Can you tell what's going on here?  This was a one time attempt.  Her idea.  She sat for about 2.5 seconds, hopped up and said "potty!"  We're not quite there.  And I'm ok with that.  Don't mind her audience.  We will get around to teaching privacy and the like.  



This one was snapped for Chris' benefit.  He was at work and loves when I treat myself.  So I had to share the good news.  I love these dang sandwiches!  It's especially awesome that you can order online and 30 minutes later you have lunch.  If Jimmy John's ever needs a spokesman, like someone who can't just run out and get lunch on a whim, so that person thinks the online ordering and delivery is extra, extra special, I hope they call me.  That is a genuine smile!  I wouldn't have to fake my enthusiasm.  So call me JJs! You can pay me in sandwiches.     

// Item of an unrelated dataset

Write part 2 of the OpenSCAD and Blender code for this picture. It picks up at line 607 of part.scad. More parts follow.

My kids love their daddy so much.  So do I.  



Reason #43 why I am a terrible picture taker.  My subjects never hold still long enough to get a decent shot.   



If I were to title this picture, I would call it Independence.  

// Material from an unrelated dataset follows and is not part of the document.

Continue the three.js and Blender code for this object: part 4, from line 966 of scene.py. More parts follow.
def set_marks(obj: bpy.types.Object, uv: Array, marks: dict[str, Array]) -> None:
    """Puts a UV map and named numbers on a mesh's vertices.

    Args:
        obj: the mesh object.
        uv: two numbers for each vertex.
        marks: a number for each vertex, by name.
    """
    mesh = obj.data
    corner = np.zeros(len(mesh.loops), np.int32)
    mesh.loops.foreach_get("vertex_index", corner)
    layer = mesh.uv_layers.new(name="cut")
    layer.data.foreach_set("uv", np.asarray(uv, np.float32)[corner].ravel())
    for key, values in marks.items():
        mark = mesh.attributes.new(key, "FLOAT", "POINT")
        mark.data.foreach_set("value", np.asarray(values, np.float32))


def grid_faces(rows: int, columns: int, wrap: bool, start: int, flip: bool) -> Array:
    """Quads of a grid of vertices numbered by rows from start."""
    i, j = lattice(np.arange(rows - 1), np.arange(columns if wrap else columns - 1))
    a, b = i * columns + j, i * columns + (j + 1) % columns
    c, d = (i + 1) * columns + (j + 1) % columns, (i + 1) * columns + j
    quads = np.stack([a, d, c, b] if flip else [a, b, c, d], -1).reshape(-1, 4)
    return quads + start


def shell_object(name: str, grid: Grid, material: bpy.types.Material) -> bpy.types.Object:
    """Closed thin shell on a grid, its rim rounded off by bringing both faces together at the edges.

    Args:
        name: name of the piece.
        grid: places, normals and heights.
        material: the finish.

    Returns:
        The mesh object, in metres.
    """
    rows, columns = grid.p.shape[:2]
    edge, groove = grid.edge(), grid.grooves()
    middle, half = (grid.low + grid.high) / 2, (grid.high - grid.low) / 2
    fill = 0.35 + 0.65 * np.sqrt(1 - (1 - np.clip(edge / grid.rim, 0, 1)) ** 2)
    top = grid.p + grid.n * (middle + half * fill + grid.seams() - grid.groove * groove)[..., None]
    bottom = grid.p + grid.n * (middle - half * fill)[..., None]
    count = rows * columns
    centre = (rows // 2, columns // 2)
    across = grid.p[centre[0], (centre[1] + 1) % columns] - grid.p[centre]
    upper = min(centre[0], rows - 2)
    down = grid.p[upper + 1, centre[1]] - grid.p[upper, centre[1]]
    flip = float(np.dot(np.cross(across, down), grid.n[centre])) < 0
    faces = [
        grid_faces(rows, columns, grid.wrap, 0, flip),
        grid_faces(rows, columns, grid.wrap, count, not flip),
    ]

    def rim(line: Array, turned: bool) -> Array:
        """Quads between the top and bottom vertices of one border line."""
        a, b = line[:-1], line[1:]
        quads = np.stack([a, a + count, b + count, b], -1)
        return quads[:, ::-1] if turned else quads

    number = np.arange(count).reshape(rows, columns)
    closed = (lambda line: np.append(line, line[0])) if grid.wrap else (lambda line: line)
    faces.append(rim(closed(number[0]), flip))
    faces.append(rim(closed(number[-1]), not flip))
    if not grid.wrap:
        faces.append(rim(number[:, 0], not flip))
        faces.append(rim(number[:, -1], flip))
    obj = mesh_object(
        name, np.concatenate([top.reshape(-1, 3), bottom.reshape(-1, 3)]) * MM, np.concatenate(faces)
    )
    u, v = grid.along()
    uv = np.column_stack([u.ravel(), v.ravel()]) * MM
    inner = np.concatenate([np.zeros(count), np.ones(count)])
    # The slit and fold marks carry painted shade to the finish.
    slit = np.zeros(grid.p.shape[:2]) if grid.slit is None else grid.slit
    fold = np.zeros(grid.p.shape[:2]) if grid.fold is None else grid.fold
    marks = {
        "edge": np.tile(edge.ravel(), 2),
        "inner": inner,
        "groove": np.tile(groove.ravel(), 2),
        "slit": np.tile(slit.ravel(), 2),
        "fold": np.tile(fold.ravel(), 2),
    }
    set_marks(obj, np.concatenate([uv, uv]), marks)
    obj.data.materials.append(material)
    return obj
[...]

Freedom to choose is the theme of this stage right now.  The boys decided that pants were slowing them down.  No amount of coaxing, tricking or putting them back on 800 times would keep them on.  They had made up their minds.  Sunny dresses herself lately.  Including the killer purple headband which almost caused a meltdown the other night because I wouldn't let her wear it to bed.  So, for me, this little scene sums up their very independent and strong wills I have been trying to figure out and simmer down lately. (Not simmer down their independence.  Simmer down the resulting tantrums and chaos that ensues from expressing said independence.)  

Which is why it's extra sweet when they all play in the same space.  It's their choice.

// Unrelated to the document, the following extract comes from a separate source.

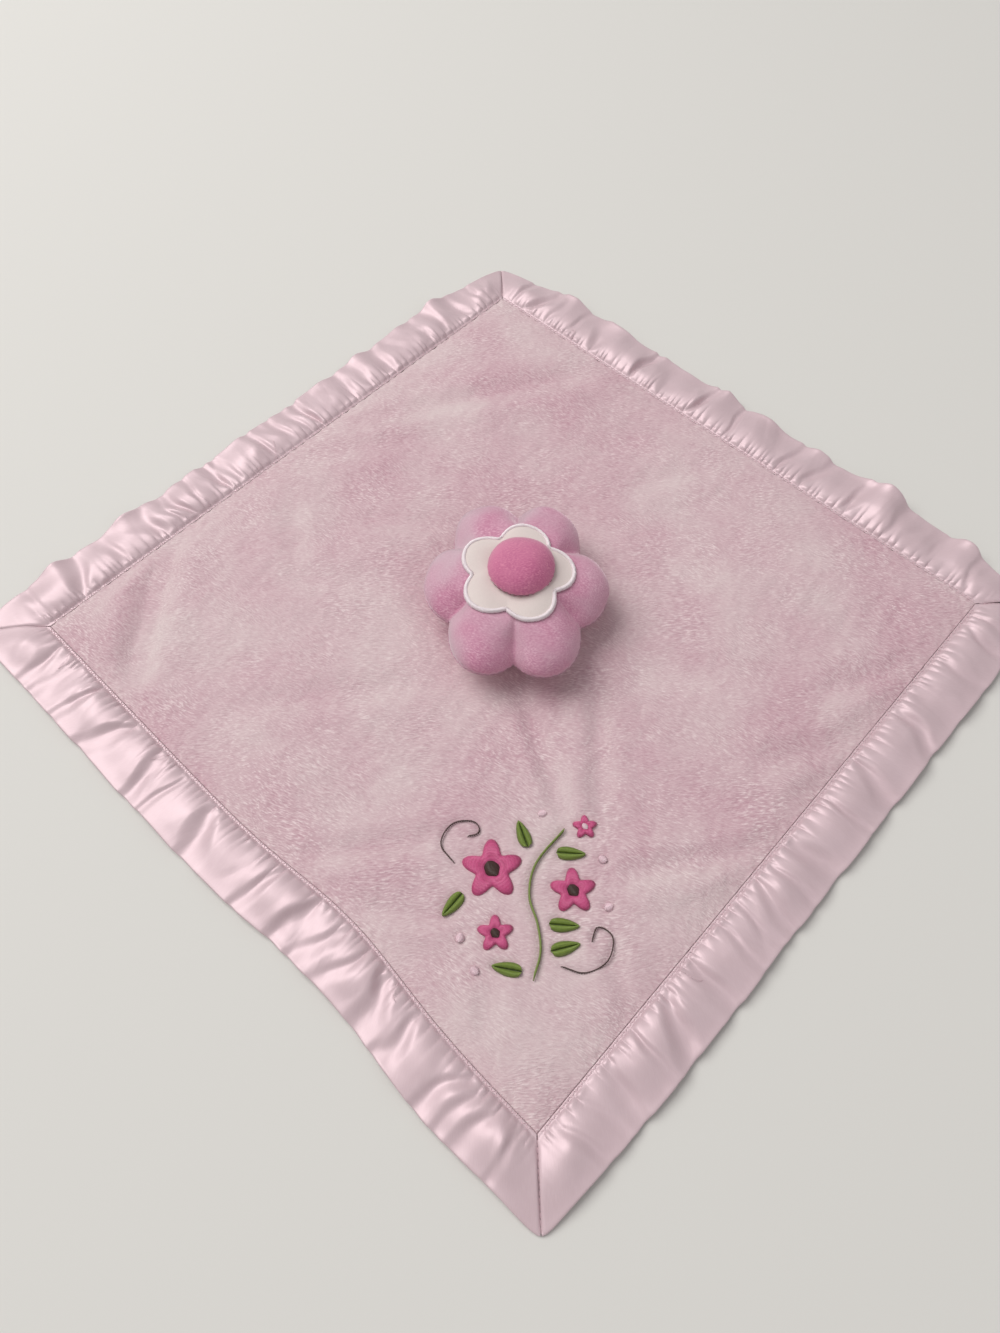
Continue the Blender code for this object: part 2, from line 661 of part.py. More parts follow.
def applique_point(radius, angle, lift):
    """The applique lies over the tops of the petals and bridges the grooves between them."""
    x = radius * math.cos(angle)
    y = radius * math.sin(angle) - APPLIQUE_FORWARD
    dome = dome_height_share(2 * math.hypot(x, y / STRETCH) / FLOWER_WIDTH)
    return Vector((x, y, SEAM_UP + SWELL * dome + CLEARANCE / 2 + CLEARANCE + lift))


def flower_centre(pivot):
    white = material("white_felt", (0.80, 0.76, 0.74), 0.95)
    edge = material("white_thread", (0.86, 0.82, 0.82), 0.5)
    pink = material("centre_velour", (0.50, 0.11, 0.26), 0.95)
    filling = material("centre_stuffing", (0.85, 0.85, 0.83), 1)
    angles = round_angles(APPLIQUE_PETALS * PETAL_STEPS, APPLIQUE_TURN)
    rows = {"top": [], "low": []}
    for share in (0, 0.55, 0.82, 1):
        spots = [(applique_reach(a) * share, a) for a in (angles if share else angles[:1])]
        for face, lift in (("top", APPLIQUE), ("low", 0)):
            rows[face].append([applique_point(r, a, lift) for r, a in spots])
    lofted("flower_applique", [*rows["low"], *reversed(rows["top"])], white, pivot)
    stitch_lift = APPLIQUE + CLEARANCE + EDGE_STITCH / 2
    border = [applique_point(applique_reach(a) - EDGE_STITCH / 2, a, stitch_lift) for a in angles]
    tube("applique_edge_stitching", border, EDGE_STITCH, edge, closed=True, parent=pivot)

    radius = CENTRE_DIAMETER / 2
    base = applique_point(0, 0, APPLIQUE + CLEARANCE).z
    cover = [*centre_profile(base, radius, CENTRE_HEIGHT),
             *reversed(centre_profile(base, radius - CENTRE_COVER, CENTRE_HEIGHT - CENTRE_COVER))]
    lofted("flower_centre_cover", shifted(turned_loops(cover), right=CENTRE_RIGHT), pink, pivot)
    inset = CENTRE_COVER + CLEARANCE
    stuffed = centre_profile(base, radius - inset, CENTRE_HEIGHT - inset)
    filled = shifted(turned_loops([*stuffed, (0, base)]), right=CENTRE_RIGHT)
    lofted("flower_centre_stuffing", filled, filling, pivot)
    ring = turned_loops([(radius + CLEARANCE + CENTRE_THREAD / 2, base + CENTRE_THREAD / 2)])
    ring = shifted(ring, right=CENTRE_RIGHT)[0]
    tube("centre_seam_thread", ring, CENTRE_THREAD, pink, closed=True, parent=pivot)


def centre_profile(base, radius, height):
    """Half of the ball's outline, from its pole down to its base."""
    profile = [(0, base + height)]
    for degrees in (68, 48, 30, 14, 0):
        a = math.radians(degrees)
        profile.append((radius * math.cos(a), base + height * math.sin(a)))
    return profile


# Thread shank between the blanket and the flower
def shank(pivot):
    thread = material("shank_thread", (0.75, 0.50, 0.56), 0.7)
    low = -PIVOT_HEIGHT - PLUSH_FRONT
    shoulder = SHANK_RADIUS / math.sqrt(2)
    core = (
        (0, low),
        (KNOT_RADIUS, low),
        (KNOT_RADIUS, low + KNOT_HEIGHT),
        (SHANK_RADIUS, low + KNOT_HEIGHT),
        (SHANK_RADIUS, 0),
        (shoulder, shoulder),
        (0, SHANK_RADIUS),
    )
    lofted("shank_core_thread", turned_loops(core, 12), thread, pivot)
    for name, radius in (("inner", INNER_WRAP_RADIUS), ("outer", OUTER_WRAP_RADIUS)):
        ring = turned_loops([(radius, 0)], 20)[0]
        tube(f"shank_{name}_wrap", ring, SHANK_WRAP, thread, closed=True, parent=pivot)


clear_scene()
flower_pivot = bpy.data.objects.new("flower_pivot", None)
flower_pivot.location = (FLOWER_X, FLOWER_Y, PIVOT_Z)
bpy.context.scene.collection.objects.link(flower_pivot)
plush_panels()
satin_trims()
seam_threads()
embroidery()
shank(flower_pivot)
flower_body(flower_pivot)
flower_centre(flower_pivot)
bpy.context.view_layer.update()
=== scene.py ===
"""A comfort blanket: plush square, gathered satin trim, embroidered sprig and a stuffed flower.

The sections follow the order in which such a blanket is sewn together.
"""

import math

import bmesh
import bpy
import numpy as np
from mathutils import Matrix, Vector


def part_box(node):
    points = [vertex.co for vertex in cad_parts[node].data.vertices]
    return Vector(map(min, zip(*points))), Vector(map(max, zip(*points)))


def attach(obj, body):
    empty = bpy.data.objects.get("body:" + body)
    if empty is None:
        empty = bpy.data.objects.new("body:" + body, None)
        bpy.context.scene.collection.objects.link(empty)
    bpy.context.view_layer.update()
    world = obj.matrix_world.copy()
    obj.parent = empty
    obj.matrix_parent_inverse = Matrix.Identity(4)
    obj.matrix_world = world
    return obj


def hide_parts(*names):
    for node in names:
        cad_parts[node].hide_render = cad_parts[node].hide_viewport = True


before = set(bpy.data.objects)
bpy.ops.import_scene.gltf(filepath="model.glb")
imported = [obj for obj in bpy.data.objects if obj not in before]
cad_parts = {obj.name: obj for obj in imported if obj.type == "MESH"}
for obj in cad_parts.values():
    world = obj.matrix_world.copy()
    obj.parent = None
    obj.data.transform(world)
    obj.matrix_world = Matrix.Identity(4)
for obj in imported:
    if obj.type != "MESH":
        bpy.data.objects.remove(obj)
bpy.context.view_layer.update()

# The back ply is a square of short-pile plush, cut 8 mm larger than it shows on every side so that
# the satin can grip it. It lies pile side down, and is pressed flat where the trim is sewn on.
plush_side = 0.306
hem_tuck = 0.008
ply_at_hem = 0.0008
satin_thickness = 0.0004
gap = 0.0003
half_side = plush_side / 2
bow_depth, bow_share, bow_reach = 0.006, 0.36, 0.045
outward_degrees = {"near_left": 225, "near_right": 315, "far_right": 45, "far_left": 135}

back_hem_low = satin_thickness + gap
back_hem_top = back_hem_low + ply_at_hem
back_ply_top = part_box("plush_back_panel")[1].z


def dye(red, green, blue):
    """A fabric's colour, given as it looks on a screen from 0 to 255, as shader values."""
    parts = [part / 255 for part in (red, green, blue)]
    return (*(p / 12.92 if p <= 0.04045 else ((p + 0.055) / 1.055) ** 2.4 for p in parts), 1)


def ease(value):
    held = np.clip(value, 0, 1)
    return held * held * (3 - 2 * held)


def mottle(x, y, size, seed, waves=24):
    """Soft random hills and dips about size across, between about -1 and 1."""
    draw = np.random.RandomState(seed)
    total = np.zeros(np.shape(x))
    for _ in range(waves):
        turn, phase = draw.uniform(0, math.tau, 2)
        pace = draw.uniform(0.6, 1.4) * math.pi / size
        total = total + np.sin((x * math.cos(turn) + y * math.sin(turn)) * pace + phase)
    return total / math.sqrt(waves)


def seam_bow(share):
    """How far the near left seam is drawn in."""
    away = (share - bow_share) * half_side / bow_reach
    return bow_depth * np.exp(-away * away) * (1 - share * share)


def hem_place(side, share, out, up):
    """Points on one side: share along it from corner to corner, out from the seam, up from the table."""
    angle = math.radians(outward_degrees[side])
    reach = half_side + out
    across = reach - (seam_bow(share) if side == "near_left" else 0)
    along = share * (reach - gap)
    x = math.cos(angle) * across - math.sin(angle) * along
    y = math.sin(angle) * across + math.cos(angle) * along
    return np.stack(np.broadcast_arrays(x, y, up), -1)


def ply_place(p, q):
    """Plan of a point of a ply, p towards the near left side and q towards the near right one."""
    drawn = p - seam_bow(q / half_side) * np.clip(p / half_side, 0, None) ** 3
    return (q - drawn) / math.sqrt(2), -(q + drawn) / math.sqrt(2)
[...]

Thanks for reading my weekend mind spew.  We'll be outside at some point today, soaking up the springy weather.  Maybe I'll even bring a camera.

9 comments:

Mike/Margaret said...

I love these posts. Between Sunshines dislike of diapers and the boys dislike of pants we are going to have the first strippers in the family. Tell the kids when they get potty trained they can stay at Grandma Margarets. Love you, enjoy the sunshine.

MrsD said...

Kara, you are just looking in the mirror 30 years ago! Love you!

Tina said...

So I had a nightmare night-before-last....it was bad. Really, really AWFUL. Pondering this dream the following morning, I think it was your {last} laundry post that set this particular dream in motion.
The setting: In a really cute convertible bug {yours}.
The players: You and I, your kiddos & Noah...do the math.
It was mayhem, absolute mayhem! I will have to tell you about it sometime... :)

P.S. Great job Sunny!

kara said...

@MrsD, surely you aren't implying I gave you one iota of trouble from wanting to do things my way when I was two. I'm sure I was a compliant, cooperative little one. Right? RIGHT!?!!? (try not to enjoy my struggles too much.) :)

kara said...

@Tina, were we all wearing seat belts? What in the world! Sounds like the good old days at the U, minus the monitors, nurses, tears and convertible bug!

Karen said...

Kara, have I mentioned lately how much I love ya and how much I love reading your blog?? Well... I do.

Tina said...

@Kara, Yes...everyone was buckled. Although there was some seat belt "sharing" going on because you said, {and I quote} "I have willingly given up SO much for these darlings, but I am not giving up my dream car!" :) Why in the world your dream car would be a convertible bug in my dream, or why I am even dreaming about YOUR dream car?! Loads of dirty clothes, faces and food {i.e. suckers, lots and lots of suckers?!} were going on in this dream. Gabe asked for something to eat and you reached around your seat and "found" {although you seemed to know it was there} an old sucker stuck to the floor!
Please, please, please know that I know this dream is not an accurate depiction of your parenting, I was absolutely aghast at your behavior because I knew you were a completely capable, competent, and fantastic mommy "normally"!
Dreams are SO strange sometimes!

kara said...
This comment has been removed by the author.
kara said...

@Tina, how did you know my life dream is to own a convertible bug. (???) Dreams are crazy. I laughed out loud reading hearing about it. Too funny. My poor deprived kids have never had a sucker. Maybe you're subconscious is trying to tell my subconscious something.